On November 14, Rjijiju wrote a follow-up to Nehru’s Panch Bhool. He wrote that when Hari Singh got Nehru arrested on May 20, 1946, when he had come to the rescue of detained Sheikh Abdullah, Nehru had “violently trampled his foot on the floor and told them that one day the Maharaja of Kashmir would have to repent and apologise to him for the discourtesy”. Embittered, Nehru “ruthlessly chose his time to avenge the discourtesy”. He wrote that, unlike Hari Singh, Nehru was aware of the tribal invasion well before it took place.
“Nehru could have forced Hari Singh to accept anything he wanted after the accession. This is exactly how it panned in every other princely state. Logic, national interest and common sense dictated that Nehru first get the country united, forever close the door to Pakistan by making Kashmir irrevocably accede to India and then later, if he was so enamoured by Abdullah, make him head the government. This would have been the ‘India First’ approach. But for some inexplicable reason, Nehru put Abdullah first and India second,” Rijiju wrote.
In Srinagar, people are consuming the controversy without supporting a historian or a distorian. National Conference has avoided getting dragged into the controversy even though it has a legitimate stakeholding.

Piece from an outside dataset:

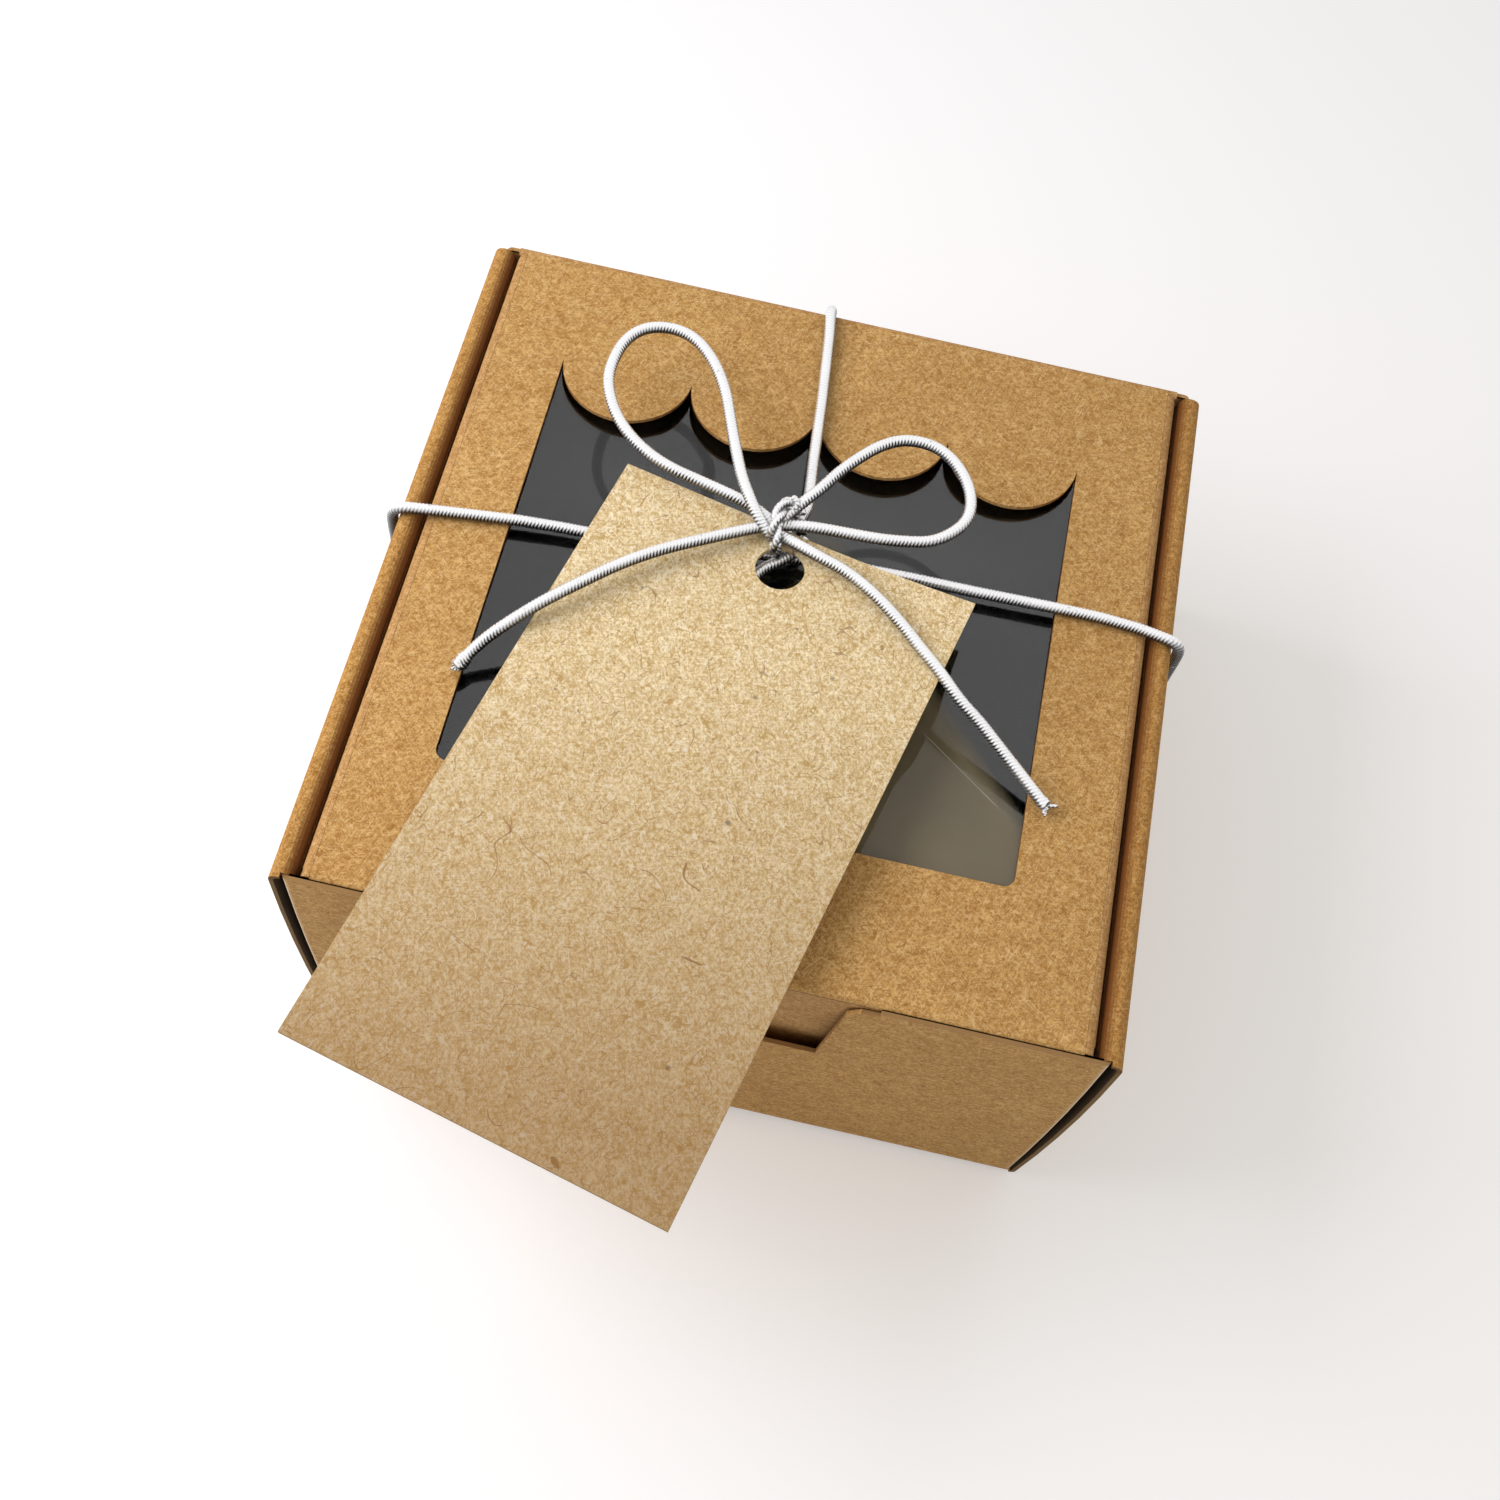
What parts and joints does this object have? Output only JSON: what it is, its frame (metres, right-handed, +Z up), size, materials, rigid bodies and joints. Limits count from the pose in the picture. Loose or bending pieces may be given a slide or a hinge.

However, Mehbooba Mufti of the PDP could not stop commenting. “Had there been no relation between Jawahar Lal Nehru with Sheikh Muhammad Abdullah and relation with Kashmiris then J&K would not have been part of India,” Ms Mufti said. “If the present regime would have been in the government in 1947, Jammu and Kashmir could never have opted to integrate with India where there is no scope for secularism, democracy.”
The controversy has not settled. The show is on.